Distributed denial-of-service (DDoS) attacks are increasing in frequency and growing in size exponentially. Google Cloud Armor customer was recently hit with the largest Layer 7 DDoS attack to date.
A series of HTTPS DDoS attacks peaked at 46 million requests per second, and the attack was 76% larger than the previously reported record.
“To give a sense of the scale of the attack, that is like receiving all the daily requests to Wikipedia (one of the top 10 trafficked websites in the world) in just 10 seconds,” Google said.
Layer 7 is the highest layer, supporting end-user processes and applications. A layer 7 DDoS attack sends traffic to consume resources, hampering a website’s ability to deliver content.
“In addition to its unexpectedly high volume of traffic, the attack had other noteworthy characteristics. There were 5,256 source IPs from 132 countries contributing to the attack. The top 4 countries [Brazil, India, Russia, and Indonesia] contributed approximately 31% of the total attack traffic,” Google said.
The company added that the geographic distribution and types of unsecured services leveraged to generate the attack match the Mēris family of attacks.
In July, Cloudflare said that Mantis botnet (the next evolution of Meris botnet) was responsible for the 26 million requests per second HTTPS DDoS attack.

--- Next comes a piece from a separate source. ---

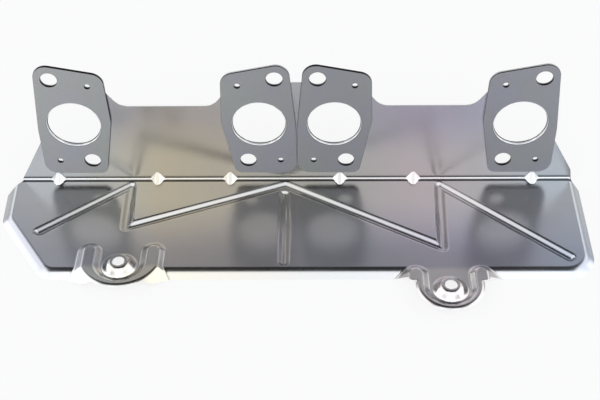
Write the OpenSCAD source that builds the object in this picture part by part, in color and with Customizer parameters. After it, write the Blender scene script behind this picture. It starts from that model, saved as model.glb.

Google said it had successfully thwarted the attack.
DDoS attacks climb
Patriotic activism increased dramatically in the first half of 2022, as both established and newly formed pro-Ukrainian and pro-Russian groups aimed to wreak havoc by stealing and leaking information and carrying out denial-of-service attacks.
Attacks, ranging from cases of hacktivism to terabit attacks in Asia and the United States, increased significantly during the first half of 2022.
The number of malicious DDoS attacks climbed 203% compared to the first six months of 2021, cybersecurity company Radware said in its mid-year report.
There were 60% more malicious DDoS incidents during the first six months of 2022 than during the entire year of 2021, the company noted.
DDoS, along with data leaks and website defacements, are commonly used by cyber legions and aimed at disruption and chaos. Both pro-Ukrainian and pro-Russian patriotic activists engage in DDoS operations daily, usually to threaten their enemies and spread (mis)information.
“No organization in the world is safe from cyber retaliation at this time,” said Pascal Geenens, director of threat intelligence for Radware. “Online vigilantes and hacktivists could disrupt wider security efforts driven by nations and authorities. New legions of actors could introduce extreme unpredictability for intelligence services, creating a potential for spillover and wrongful attribution that could eventually lead to an escalation of the cyber conflict.”